Conservative Guidance Excludes M&A and Further Buybacks
Sun’s 2026 outlook deliberately excludes potential acquisitions, additional share repurchases, or other capital markets moves, offering investors a clean, base-case view of earnings power. With more than $600 million of cash on hand and a strong balance sheet, management effectively leaves room for upside if attractive opportunities emerge later in the year.
Releveraging Strategy Signals Future Capital Deployment
Having de-levered to 3.4x net debt to EBITDA, Sun outlined a long-term leverage target range of 3.5x to 4.5x, implying some measured releveraging ahead. That stance suggests the company intends to deploy capital into growth or shareholder returns over time, while still staying within an investment-grade-friendly leverage band.
U.K. Impairment Highlights Ongoing Portfolio Review
Management recorded a single impairment in the U.K. in this reporting period but stressed that the region remains under active review as part of broader capital allocation decisions. While they continue to invest selectively, the U.K. platform will be evaluated against alternative uses of capital, underscoring a disciplined approach amid a challenging macro backdrop.
Guidance Points to Steady Growth With Upside Optionality
For 2026, Sun guided core FFO per share to a midpoint of $6.93, underpinned by roughly 4.5% North American same-property NOI growth, including 5.9% in MH and 0.9% in RV, and about 2.2% NOI growth in the U.K. Assumptions include around 5% MH rent growth, 500–600 additional occupied MH sites, 4% annual RV rent growth, roughly 600 transient-to-annual RV conversions, and a much smaller 1.5% decline in transient RV revenue compared with 2025.

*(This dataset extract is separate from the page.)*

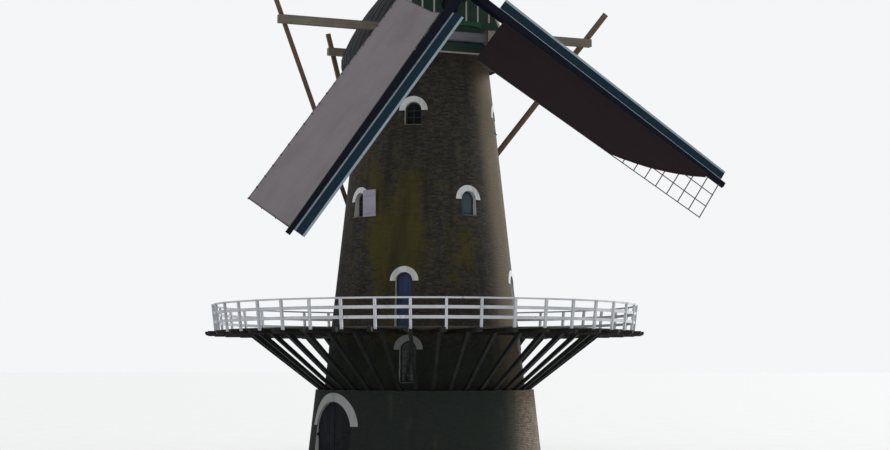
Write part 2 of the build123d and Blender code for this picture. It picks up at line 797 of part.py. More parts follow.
with BuildPart() as short_braces:
    for side in (-1, 1):
        add(brace(side, SHORT_SPREADER_Y, SHORT_SPREADER_HALF, SHORT_BRACE_RISE, SHORT_BRACE_FOOT))
    add(timber(*pole_ends, TAIL_SIZE + 2 * SEAT, (1, 0, 0)), mode=Mode.SUBTRACT)
    add(spreader(SHORT_SPREADER_Y, SHORT_SPREADER_HALF, SEAT), mode=Mode.SUBTRACT)
save(short_braces.part, "short_braces")

# Winch behind the foot of the tail pole: cheeks, drum and spoked hand wheel
pole_side = TAIL_SIZE / 2 + SEAT
winch_y = tail_depth(WINCH_LEVEL)
drum_y = winch_y + WINCH_REACH
wheel_x = pole_side + 2 * WINCH_CHEEK
with BuildPart() as winding_winch:
    for side in (-1, 1):
        with BuildSketch(Plane.YZ.offset(side * (pole_side + WINCH_CHEEK / 2))):
            with Locations((winch_y + WINCH_REACH / 2, WINCH_LEVEL)):
                SlotCenterToCenter(WINCH_REACH, WINCH_CHEEK_DEPTH)
        extrude(amount=WINCH_CHEEK / 2, both=True)
    with BuildSketch(Plane.YZ.offset(-pole_side - WINCH_CHEEK)):
        with Locations((drum_y, WINCH_LEVEL)):
            Circle(WINCH_DRUM_RADIUS)
    extrude(amount=2 * pole_side + 4 * WINCH_CHEEK)
    with BuildSketch(Plane.YZ.offset(wheel_x)):
        with Locations((drum_y, WINCH_LEVEL)):
            Circle(WINCH_WHEEL_RADIUS)
            Circle(WINCH_WHEEL_RADIUS - WINCH_WHEEL_RIM, mode=Mode.SUBTRACT)
            with PolarLocations(0, WINCH_SPOKES):
                Rectangle(WINCH_WHEEL_RADIUS - WINCH_WHEEL_RIM / 2, WINCH_SPOKE,
                          align=(Align.MIN, Align.CENTER))
    extrude(amount=WINCH_CHEEK)
save(winding_winch.part, "winding_winch")

# Windshaft: square poll end, thick neck, thinner tail
neck_end = -along_shaft(NECK_Y + NECK_BEAM_WIDTH)
tail_start = -along_shaft(TAIL_BEARING_Y - TAIL_BEAM_WIDTH)
shaft_end = -along_shaft(TAIL_BEARING_Y + SHAFT_END)


def stock_plane(angle, forward):
    a = radians(angle)
    reach = shaft_plane.x_dir * cos(a) + shaft_plane.y_dir * sin(a)
    return Plane(origin=shaft_plane.origin + shaft_plane.z_dir * forward, x_dir=reach, z_dir=shaft_plane.z_dir)


def stock_size(r):
    share = r / SAIL_LENGTH
    return tuple(root + (tip - root) * share for root, tip in zip(STOCK_ROOT, STOCK_TIP))


shaft_side = Plane(
    origin=shaft_plane.origin,
    x_dir=shaft_plane.x_dir,
    z_dir=shaft_plane.x_dir.cross(shaft_plane.z_dir),
)
with BuildPart() as windshaft:
    with BuildSketch(stock_plane(FIRST_SAIL, -POLL_LENGTH / 2)):
        Rectangle(POLL_SIZE, POLL_SIZE)
    extrude(amount=POLL_LENGTH)
    with BuildSketch(shaft_side):
        with BuildLine():
            Polyline(
                (0, 0),
                (NECK_RADIUS, 0),
                (NECK_RADIUS, neck_end),
                (SHAFT_STEP, neck_end - SHAFT_STEP / 2),
                (SHAFT_STEP, tail_start + SHAFT_STEP),
                (TAIL_RADIUS, tail_start),
                (TAIL_RADIUS, shaft_end),
                (0, shaft_end),
                close=True,
            )
        make_face()
    revolve(axis=Axis(shaft_plane.origin, shaft_plane.z_dir))
    for angle, forward in ((FIRST_SAIL, STOCK_SPACING / 2), (FIRST_SAIL + 90, -STOCK_SPACING / 2)):
        with Locations(stock_plane(angle, forward)):
            Box(2 * POLL_SIZE, STOCK_ROOT[0] + 2 * SEAT, STOCK_ROOT[1] + 2 * SEAT, mode=Mode.SUBTRACT)
save(windshaft.part, "windshaft")

# One stock, tapered both ways from the poll end; sail places run along x
with BuildPart() as stock:
    for turn in (0, 180):
        sections = []
        for r in (0, SAIL_LENGTH):
            wide, deep = stock_size(r)
            with BuildSketch(Plane.YZ.offset(r)) as section:
                Rectangle(wide, deep)
            sections.append(section.sketch)
        with BuildPart(mode=Mode.PRIVATE) as arm:
            loft(sections=sections)
        add(arm.part.rotate(Axis.Z, turn))


def weather_slope(r):
    share = (r - BAR_START) / (BAR_END - BAR_START)
    root = tan(radians(ROOT_WEATHER))
    return root + share * (tan(radians(TIP_WEATHER)) - root)


def weather_plane(r):
    """Square across the sail: x runs out along the bar, y along its face's normal."""
    slope = weather_slope(r)
    return Plane(origin=(r, 0, 0), x_dir=(0, -1, -slope), z_dir=(-1, 0, 0))


# The lattice of one sail: cross bars tied by laths along their backs
bar_places = [BAR_START + BAR_PITCH * k for k in range(1 + int((BAR_END - BAR_START) / BAR_PITCH))]
lath_back = BAR_SIZE / 2 + LATH_SIZE / 4
with BuildPart() as lattice:
    for r in bar_places:
        slope = weather_slope(r)
        root = (stock_size(r)[0] / 2 + BAR_SIZE / 2 * slope + SEAT) * hypot(1, slope)
        with BuildSketch(weather_plane(r).offset(-BAR_SIZE / 2)):
            with Locations((root, 0)):
                Rectangle(LATTICE_WIDTH * hypot(1, slope) - root, BAR_SIZE, align=(Align.MIN, Align.CENTER))
        extrude(amount=BAR_SIZE)
    for place in LATH_PLACES:
        ends = [(r, -place, -place * weather_slope(r) - lath_back)
                for r in (BAR_START - BAR_SIZE, bar_places[-1] + BAR_SIZE)]
        run = Vector(*ends[1]) - Vector(*ends[0])
        middle = weather_slope((BAR_START + BAR_END) / 2)
        with BuildSketch(Plane(origin=ends[0], x_dir=(0, -1, -middle), z_dir=run)):
            Rectangle(LATH_SIZE, LATH_SIZE)
        extrude(amount=run.length)


def blade_section(r, near, far, back, thickness):
    """A thin strip across the sail at r, from near to far, resting on the bars' faces."""
    slope = weather_slope(r)
    stretch = hypot(1, slope)
    with BuildSketch(weather_plane(r)) as strip:
        with Locations((near * stretch, back)):
            Rectangle((far - near) * stretch, thickness, align=(Align.MIN, Align.MIN))
    return strip.sketch


# The leading board, on the other side of the stock
board_ends = (LEADING_START, SAIL_LENGTH - LEADING_WIDTH / 2)
with BuildPart() as leading_board:
    sections = []
    for r in board_ends:
        near = stock_size(r)[0] / 2 + LEADING_THICKNESS * weather_slope(r) / 2 + SEAT
        sections.append(blade_section(r, -near - LEADING_WIDTH, -near, -LEADING_THICKNESS / 2,
                                      LEADING_THICKNESS))
    loft(sections=sections, ruled=True)

# Cloths in front of the bars, full or reefed to a curve
cloth_back = BAR_SIZE / 2 + CLOTH_GAP
with BuildPart() as full_cloth:
    sections = []
    for step in range(CLOTH_STEPS + 1):
        r = CLOTH_START + (BAR_END - CLOTH_START) * step / CLOTH_STEPS
        near = stock_size(r)[0] / 2 + CLOTH_INSET
        sections.append(blade_section(r, near, LATTICE_WIDTH, cloth_back, CLOTH_THICKNESS))
    loft(sections=sections, ruled=True)

with BuildPart() as reefed_cloth:
    add(full_cloth.part)
    with BuildSketch(Plane.XY.offset(-SAIL_LENGTH)):
        with BuildLine():
            edge = ThreePointArc(*[(r, -across) for r, across in REEF])
            Polyline(edge @ 1, (REEF[2][0], 0), (0, 0), (0, -SAIL_LENGTH), (REEF[0][0], -SAIL_LENGTH), edge @ 0)
        make_face()
    extrude(amount=2 * SAIL_LENGTH, mode=Mode.INTERSECT)

# The four sails, named by their places at rest seen from the front
SAILS = (
    ("upper_right", FIRST_SAIL, STOCK_SPACING / 2, full_cloth),
    ("upper_left", FIRST_SAIL + 90, -STOCK_SPACING / 2, reefed_cloth),
    ("lower_left", FIRST_SAIL + 180, STOCK_SPACING / 2, full_cloth),
    ("lower_right", FIRST_SAIL + 270, -STOCK_SPACING / 2, reefed_cloth),
)
for name, angle, forward, cloth in SAILS:
    place = stock_plane(angle, forward)
    with BuildPart() as placed_lattice:
        with Locations(place):
            add(lattice.part)
    save(placed_lattice.part, f"{name}_lattice")
    with BuildPart() as placed_cloth:
        with Locations(place):
            add(cloth.part)
    save(placed_cloth.part, f"{name}_cloth")

with BuildPart() as leading_boards:
    for name, angle, forward, cloth in SAILS:
        with Locations(stock_plane(angle, forward)):
            add(leading_board.part)
save(leading_boards.part, "leading_boards")

for name, (sail, angle, forward, cloth) in zip(("front_stock", "rear_stock"), SAILS):
    with BuildPart() as placed_stock:
        with Locations(stock_plane(angle, forward)):
            add(stock.part)
    save(placed_stock.part, name)
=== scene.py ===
# %% [markdown]
# A round brick tower mill with a gallery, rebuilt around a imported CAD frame.
# The CAD gives every part its real size and place. Blender adds what a plain solid lacks: brick, boards,
# paint, cloth, bolts and trim. All lengths are metres, +Z is up, and the mill faces -Y.

# %% Load the frame
import bmesh
import bpy
import random
from math import asin, cos, degrees, hypot, pi, radians, sin, sqrt, tan
from mathutils import Matrix, Vector


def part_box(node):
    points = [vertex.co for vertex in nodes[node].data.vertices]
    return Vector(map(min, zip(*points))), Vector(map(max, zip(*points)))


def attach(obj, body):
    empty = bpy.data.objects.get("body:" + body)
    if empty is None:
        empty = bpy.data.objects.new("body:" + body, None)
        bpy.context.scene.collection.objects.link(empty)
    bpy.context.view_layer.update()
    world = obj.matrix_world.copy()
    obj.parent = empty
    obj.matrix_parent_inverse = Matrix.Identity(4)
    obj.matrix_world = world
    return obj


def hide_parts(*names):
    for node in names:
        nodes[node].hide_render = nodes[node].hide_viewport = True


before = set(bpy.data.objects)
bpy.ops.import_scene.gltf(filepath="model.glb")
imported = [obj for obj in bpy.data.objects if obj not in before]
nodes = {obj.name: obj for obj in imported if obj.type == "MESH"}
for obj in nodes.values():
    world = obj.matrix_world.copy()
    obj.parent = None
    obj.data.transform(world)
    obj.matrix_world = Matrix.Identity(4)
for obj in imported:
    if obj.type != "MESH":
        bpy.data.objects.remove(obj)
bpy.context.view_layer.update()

# %% [markdown]
# The photograph was taken from the ground, 60 m in front of the tower and a little to its left, looking
# slightly up. A long lens keeps the tower's sides almost straight, so the camera has one too.

# %% Camera
CAMERA_PLACE = Vector((-20.2, -56.5, 3.92))
CAMERA_TURN = radians(20.42)
CAMERA_PITCH = radians(5.23)


def linked(name, data):
    """A new object in the scene."""
    made = bpy.data.objects.new(name, data)
    bpy.context.scene.collection.objects.link(made)
    return made


camera = linked("camera", bpy.data.cameras.new("camera"))
camera.location = CAMERA_PLACE
camera.data.lens = 62.3
camera.data.clip_end = 2000
aim = Vector((sin(CAMERA_TURN) * cos(CAMERA_PITCH), cos(CAMERA_TURN) * cos(CAMERA_PITCH), sin(CAMERA_PITCH)))
camera.rotation_euler = aim.to_track_quat("-Z", "Y").to_euler()
bpy.context.scene.camera = camera
bpy.context.scene.view_settings.view_transform = "Standard"
print("camera looks along", [round(a, 3) for a in aim])

# %% [markdown]
# Light like that of a large studio: an even white surrounding, a broad lamp beyond the mill's right side
# that lights one flank of the round tower, and a weak one in front. Sun lamps suit so tall a subject,
# because their light doesn't fall off, and a wide angle keeps the shadow edges soft.

# %% Lamps
LAMPS = (("key_lamp", 4.2, 20, 22, 28), ("fill_lamp", 0.4, 60, -135, 35))
for name, energy, angle, bearing, rise in LAMPS:
    lamp = linked(name, bpy.data.lights.new(name, "SUN"))
    lamp.data.energy = energy
    lamp.data.angle = radians(angle)
    turn, lift = radians(bearing), radians(rise)
    from_mill = Vector((cos(turn) * cos(lift), sin(turn) * cos(lift), sin(lift)))
    lamp.rotation_euler = from_mill.to_track_quat("Z", "Y").to_euler()
print("lamps:", [row[0] for row in LAMPS])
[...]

Sun Communities’ earnings call painted a picture of a company leveraging its high-occupancy MH platform and strengthened balance sheet while methodically tackling RV and U.K. challenges. With conservative guidance, ample liquidity, and a clear technology and capital allocation roadmap, the REIT offers investors a blend of defensive cash flows and disciplined, option-rich growth potential.